The school is a tenant at Circus Campus in Philadelphia, As of June 2026 PSCA/Airplay are owned and managed by Kitsie O'Neill.

==Summer camp==
Every summer, PSCA presents summer camps for children of all ages. The Youth Camp gives children the opportunity to develop skills on the trapeze, aerial rope and silks, juggling, unicycling, plate-spinning, diabolo, devil sticks, tightwire, rolling globe, rola-bola, clowning and tumbling. The Youth Camp also includes activities such as dance and performance classes, student showtimes, lunchtimes in the park, co-operative games. Children must be seven years old and have completed the first grade to attend youth camp. Kindercamp is for children five to six years old. This one-week program places a greater emphasis on play and exploration. Children will learn how to do trapeze, aerial rope and silks, feather-balancing, scarf-juggling, plate-spinning, tightwire, rolling globe, tumbling and obstacle courses. The camp also includes playground visits, arts and crafts projects, as well as rest time.

Additional activities at the PSCA studio include children's birthday parties, wedding and social events, private lessons, corporate team-building workshops, guest workshops, and school vacation activities.

==Coaches==
The head coach at PSCA was Adam Woolley until 2020, when he was replaced by Rachel Lancaster.

==Performances==
PSCA puts on several shows and performances annually, both in and out of the school itself. They have Student showcases twice a year for adult students and once for younger students in a "Youth Soirée". in addition to these, many of the staff members at the school participate in gigs and traveling performances throughout the year. The smaller youth group called PSCA's "Youth Troupe" coordinates many shows throughout the greater Philadelphia area. Some students may also coordinate shows with other schools, like the Pennsylvania Academy of Ballet. The school also helps rent out Circus Campus facilities for special events staffed by its coaches, as well as some of its own equipment to other Kennedy circus endeavors. PSCA also puts on a number of workshops at area charter schools.

==History==
Philadelphia School of Circus Arts (PSCA) was founded by Shana Kennedy. Her husband Greg Kennedy is an internationally renowned juggler, who was in Cirque du Soliel's Totem from 2010-2014. Shana trained as an aerialist and a juggler at Circomedia, in England where she met Greg, putting her career on pause to pursue raising a family.
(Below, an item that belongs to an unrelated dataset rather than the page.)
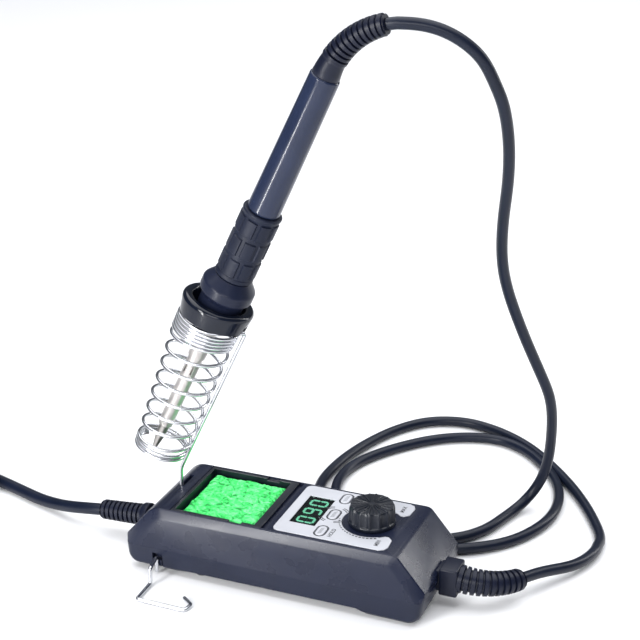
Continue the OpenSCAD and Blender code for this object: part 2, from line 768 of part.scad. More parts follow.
module grip_sleeve() {
    rows = 3;
    columns = 8;
    low = 17;
    row_h = 12.4;
    color("#20242e") at_iron() difference() {
        union() {
            rotate_extrude($fn = 72) polygon([
                [9, low], [10.4, low], [10.7, low + 0.6], [10.2, low + 2.4], [9.9, low + 4],
                [9.9, barrel_z0 - 4], [10.3, barrel_z0 - 3], [grip_d / 2, barrel_z0 - 1.4],
                [grip_d / 2, barrel_z0 - 0.8], [10.4, barrel_z0 - 0.3], [9, barrel_z0 - 0.3]
            ]);
            for (row = [0:rows - 1]) for (i = [0:columns - 1])
                rotate([0, 0, 360 * i / columns + 180 / columns * (row % 2)])
                translate([9.4, -2.9, low + 3.2 + row * row_h]) cube([grip_d / 2 - 9.6, 5.8, row_h - 2.6]);
        }
        translate([0, 0, low - 1]) cylinder(h = 50, d = 16.5);
    }
}

module front_collar() {
    color("#171b26") at_iron() difference() {
        rotate_extrude($fn = 72) polygon([
            [0, -7.6], [10.6, -7.6], [12, -5.4], [12, 2.2], [flange_d / 2 - 0.9, 4.6],
            [flange_d / 2 - 0.2, 5.2], [flange_d / 2, 6], [flange_d / 2 - 0.1, 10.6],
            [flange_d / 2 - 0.6, 11.5], [10.6, 16], [10.2, 16.6], [8.4, 16.6], [8.4, 12], [0, 12]
        ]);
        translate([0, 0, -9]) cylinder(h = 22, d = pipe_d + 0.2);
        translate([0, 0, 1]) cylinder(h = 13, d = 11.8);
    }
}

module pipe_ferrule() {
    teeth = 10;
    color("#b8bac0") at_iron() difference() {
        translate([0, 0, -38.2]) cylinder(h = 30.4, d = pipe_d + 1.6);
        translate([0, 0, -40]) cylinder(h = 40, d = pipe_d + 0.1);
        for (i = [0:teeth - 1]) rotate([0, 0, 360 * i / teeth])
            translate([3, -0.5, -39]) cube([4, 1, 1.8]);
    }
}

module heater_pipe() {
    slots = 6;
    color("#bfc1c6") at_iron() difference() {
        translate([0, 0, -87]) cylinder(h = 97, d = pipe_d);
        translate([0, 0, -88]) cylinder(h = 100, d = pipe_d - 1);
        for (i = [0:slots - 1]) rotate([0, 0, 360 * i / slots])
            block([2, -0.45, -49], [6, 0.45, -42.4]);
    }
}

module heating_element() {
    color("#e8e4da") at_iron() {
        translate([0, 0, -62]) cylinder(h = 68, d = 3.8);
        translate([0, 0, 6]) cylinder(h = 3, d = 7);
    }
}

module iron_tip() {
    color("#a8a29a") at_iron() rotate_extrude() polygon([
        [0, -64.6], [3.6, -64.6], [3.6, -87.4], [3.1, -88], [2.6, -96], [1.1, tip_end + 1.2],
        [0.5, tip_end], [0, tip_end]
    ]);
}

module handle_terminals() {
    color("#2f7d52") at_iron() {
        block([-5, -0.8, 14], [5, 0.8, 52]);
        for (x = [-3.4, 0, 3.4]) translate([x, 0.6, 18]) rotate([-90, 0, 0]) cylinder(h = 1.4, d = 2);
    }
}

module handle_boot() {
    color("#1b1f2b") at_iron() {
        translate([0, 0, barrel_z1 - 8]) cylinder(h = 8.4, d = 12.2);
        translate([0, 0, barrel_z1 + 0.1]) cylinder(h = 3.2, d1 = 14.8, d2 = 14.2);
        translate([0, 0, barrel_z1 + 3.1]) bent_boot(boot_r, boot_turn, 13, 13.9, 11.2, 9);
    }
}

// ---- cords ----

module iron_cord() {
    color("#171b26") tube(iron_cord_route, iron_cord_d);
}

module mains_cord() {
    color("#171b26") tube(mains_cord_route, mains_cord_d);
}

module mains_coil() {
    color("#171b26") translate([coil_at[0], coil_at[1], 0]) rotate_extrude($fn = 64)
        translate([coil_r - mains_cord_d / 2, 0]) square([mains_cord_d, coil_rise + mains_cord_d]);
}

module coil_tie() {
    gap = 0.3;
    strap = 1.2;
    low = [coil_r - mains_cord_d / 2 - gap, 0.02];
    color("#101216") translate([coil_at[0], coil_at[1], 0]) rotate([0, 0, 300]) rotate([90, 0, 0])
        linear_extrude(12, center = true) difference() {
            translate([low[0] - strap, 0])
                square([mains_cord_d + 2 * (gap + strap), coil_rise + mains_cord_d + gap + strap]);
            translate([low[0], -1]) square([mains_cord_d + 2 * gap, coil_rise + mains_cord_d + gap + 1]);
        }
}

module plug_lead() {
    color("#171b26") tube(plug_lead_route, mains_cord_d);
}

module plug_body() {
    color("#171b26") translate(plug_at) rotate([90, 0, 0]) difference() {
        rotate_extrude($fn = 64) polygon([
            [0, 0], [5, 0], [5.6, 0.8], [6.2, 12], [8.6, 20], [14, 24.6], [17, 26.6], [18, 28.6],
            [18, 41], [17.4, 42], [0, 42]
        ]);
        for (side = [-1, 1]) block([side * 18 - 1.6, -3, 30], [side * 18 + 1.6, 3, 44]);
        translate([0, -4.6 - 8, 34]) cylinder(h = 10, d = 5);
    }
}

module plug_pins() {
    color("#d8d4c6") translate(plug_at) rotate([90, 0, 0])
    for (side = [-1, 1]) translate([side * 9.5, 0, 0]) {
        translate([0, 0, 42]) cylinder(h = 18, d = 4.8);
        translate([0, 0, 60]) cylinder(h = 1, d1 = 4.8, d2 = 3.4);
    }
}

lower_shell();
upper_shell();
case_screws();
rubber_feet();
sponge_tray();
sponge();
faceplate();
display_window();
display_module();
display_digits();
control_board();
board_screws();
potentiometer();
knob_shaft();
control_knob();
button_up();
button_down();
button_hold();
tact_switches();
power_triac();
heat_sink();
mains_fuse();
filter_capacitor();
supply_capacitor();
terminal_blocks();
inner_mains_wires();
inner_iron_wires();
mains_boot();
iron_cord_boot();
wire_foot();
holder_wire();
holder_collar();
handle_barrel();
grip_sleeve();
front_collar();
pipe_ferrule();
heater_pipe();
heating_element();
iron_tip();
handle_terminals();
handle_boot();
iron_cord();
mains_cord();
mains_coil();
coil_tie();
plug_lead();
plug_body();
plug_pins();
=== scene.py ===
import math

import bmesh
import bpy
from mathutils import Matrix, Vector, noise


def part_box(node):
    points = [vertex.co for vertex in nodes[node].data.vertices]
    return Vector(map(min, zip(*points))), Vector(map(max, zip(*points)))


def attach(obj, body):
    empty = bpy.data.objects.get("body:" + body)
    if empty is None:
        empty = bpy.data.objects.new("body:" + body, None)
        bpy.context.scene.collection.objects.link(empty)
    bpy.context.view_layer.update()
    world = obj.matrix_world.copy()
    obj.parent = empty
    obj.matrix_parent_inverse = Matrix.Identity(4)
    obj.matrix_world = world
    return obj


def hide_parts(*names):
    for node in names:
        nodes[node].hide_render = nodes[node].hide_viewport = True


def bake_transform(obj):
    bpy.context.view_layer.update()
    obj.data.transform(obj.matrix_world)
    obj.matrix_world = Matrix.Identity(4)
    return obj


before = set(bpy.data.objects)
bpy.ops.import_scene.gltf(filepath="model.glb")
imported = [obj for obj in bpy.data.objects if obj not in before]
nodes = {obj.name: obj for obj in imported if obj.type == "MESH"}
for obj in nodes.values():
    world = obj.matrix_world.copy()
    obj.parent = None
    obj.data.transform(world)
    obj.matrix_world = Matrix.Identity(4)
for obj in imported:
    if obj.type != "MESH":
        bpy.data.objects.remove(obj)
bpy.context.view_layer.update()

scene = bpy.context.scene

# Lengths below are millimetres, as in the CAD source; MM turns them into metres.
MM = 0.001
BASE = Vector((-6, 16, 0))
SEAT = Vector((-39, 0, 154.7))
HOLDER = Vector((-42.8, 1, 154.7))
AT_BASE = Matrix.Translation(BASE)
AT_IRON = Matrix.Translation(BASE + SEAT) @ Matrix.Rotation(math.radians(25), 4, "Y")
AT_HOLDER = (
    Matrix.Translation(BASE + HOLDER)
    @ Matrix.Rotation(math.radians(20), 4, "Y")
    @ Matrix.Rotation(math.radians(-4.5), 4, "X")
)


# ---- camera ----

def make_camera():
    turn, drop = math.radians(21.92), math.radians(22.19)
    right = Vector((math.cos(turn), math.sin(turn), 0))
    ahead = Vector((-math.sin(turn) * math.cos(drop), math.cos(turn) * math.cos(drop),
                    -math.sin(drop)))
    up = right.cross(ahead)
    data = bpy.data.cameras.new("camera")
    data.lens = 90
    data.sensor_width = 36
    data.clip_start = 0.05
    data.clip_end = 20
    camera = bpy.data.objects.new("camera", data)
    scene.collection.objects.link(camera)
    camera.matrix_world = Matrix.Translation((0.29745, -0.69629, 0.46489)) @ Matrix(
        (right, up, -ahead)
    ).transposed().to_4x4()
    scene.camera = camera


make_camera()


# ---- materials ----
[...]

She began teaching aerial skills in her home's backyard in 2001. In 2003 Kitsie O'Neill started taking classes with Shana in her backyard. In 2006, Kennedy formed Air Play, which would become a performance and teaching company. In 2008, Kennedy opened the full-fledged school facility known today as Philadelphia School of Circus Arts. That same year, Kitsie O'Neill started part-time in the office. Kitsie O'Neill and became part owner in late-2015 and is the school's Executive Director. In 2026, Shana retired from circus and Kitsie became sole owner.

The school attracts students are all ages and all levels, coming from the local area (Germantown, Mt. Airy, Chestnut Hill, Philadelphia, South Jersey) all the way to New York City. The studio space is located in a renovated church sanctuary, "Circus Campus" (a separate legal entity, controlled by Kennedy)with peak 40-foot ceilings, rigging points for 18 pieces of aerial equipment, and an expanse of wood flooring. It is the site of the original St. Madeleine Sophie Church, and was purchased by Kennedy for $1.2 million dollars. Directly below the sanctuary is a 5000 sqft gymnasium with 17-foot ceilings. Additionally, there is an attached school building which holds 10 separate classrooms. The entire property has over 25000 sqft of useable space.
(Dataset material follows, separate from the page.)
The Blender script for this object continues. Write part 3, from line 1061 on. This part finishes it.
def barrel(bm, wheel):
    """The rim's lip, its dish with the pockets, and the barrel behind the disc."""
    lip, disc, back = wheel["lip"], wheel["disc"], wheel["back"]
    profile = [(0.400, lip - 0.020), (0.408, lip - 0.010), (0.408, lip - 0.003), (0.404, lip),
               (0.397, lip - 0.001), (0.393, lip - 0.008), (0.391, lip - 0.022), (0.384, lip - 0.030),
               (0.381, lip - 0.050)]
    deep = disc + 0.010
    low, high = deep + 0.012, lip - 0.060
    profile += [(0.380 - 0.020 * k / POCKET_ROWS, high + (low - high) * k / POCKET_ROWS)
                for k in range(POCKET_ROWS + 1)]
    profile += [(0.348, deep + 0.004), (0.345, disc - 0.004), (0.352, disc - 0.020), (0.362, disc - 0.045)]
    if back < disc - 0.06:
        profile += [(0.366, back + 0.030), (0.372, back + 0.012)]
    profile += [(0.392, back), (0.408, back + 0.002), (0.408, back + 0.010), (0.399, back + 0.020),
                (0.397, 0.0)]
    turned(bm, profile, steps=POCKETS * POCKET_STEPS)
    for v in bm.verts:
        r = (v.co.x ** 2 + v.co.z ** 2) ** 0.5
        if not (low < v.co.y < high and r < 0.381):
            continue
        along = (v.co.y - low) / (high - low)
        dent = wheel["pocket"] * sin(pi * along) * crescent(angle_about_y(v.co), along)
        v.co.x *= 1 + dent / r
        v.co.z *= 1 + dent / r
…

PSCA is an affiliate member of the Theatre Alliance of Greater Philadelphia. In 2010, PSCA was named "Best Children's Entertainment Winner" by the voters and readers of MyPHL17 Hotlist/Cityvoter for children's entertainment. In 2009, PSCA was named "Best of Philadelphia" by Philadelphia Magazine for children's classes. In 2025 & 2026, PSCA was named "Best of Philadelphia" by Philadelphia Magazine for Summer Camp.
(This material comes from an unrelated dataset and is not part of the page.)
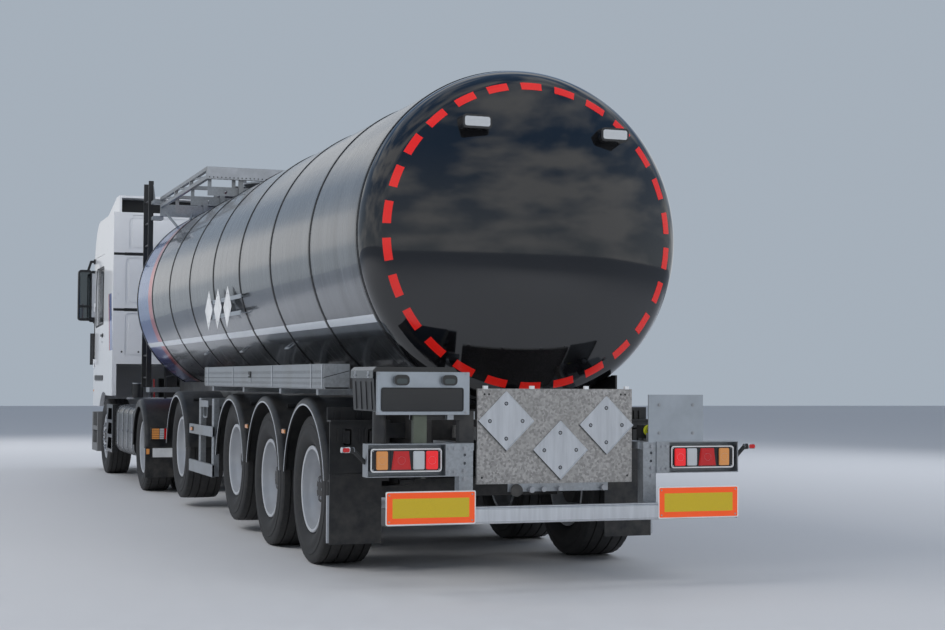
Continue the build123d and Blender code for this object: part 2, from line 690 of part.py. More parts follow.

People have traveled from as far as Brooklyn, New York and Wilmington, Delaware, to attend the school.

==Similar schools==
Other circus schools include Aloft Loft in Chicago; Circus Center in San Francisco; the New England Center for Circus Arts in Brattleboro, Vermont; San Diego Circus Center in San Diego CA, SANCA in Seattle, Washington; Wise Fool in New Mexico; FLY Circus Space in New Orleans; Canopy in Georgia; SHOW Circus Studio, ESH, and BCC in Massachusetts; the Boulder Circus Center in Colorado; MOTH in Denver; and Aircraft in Boston.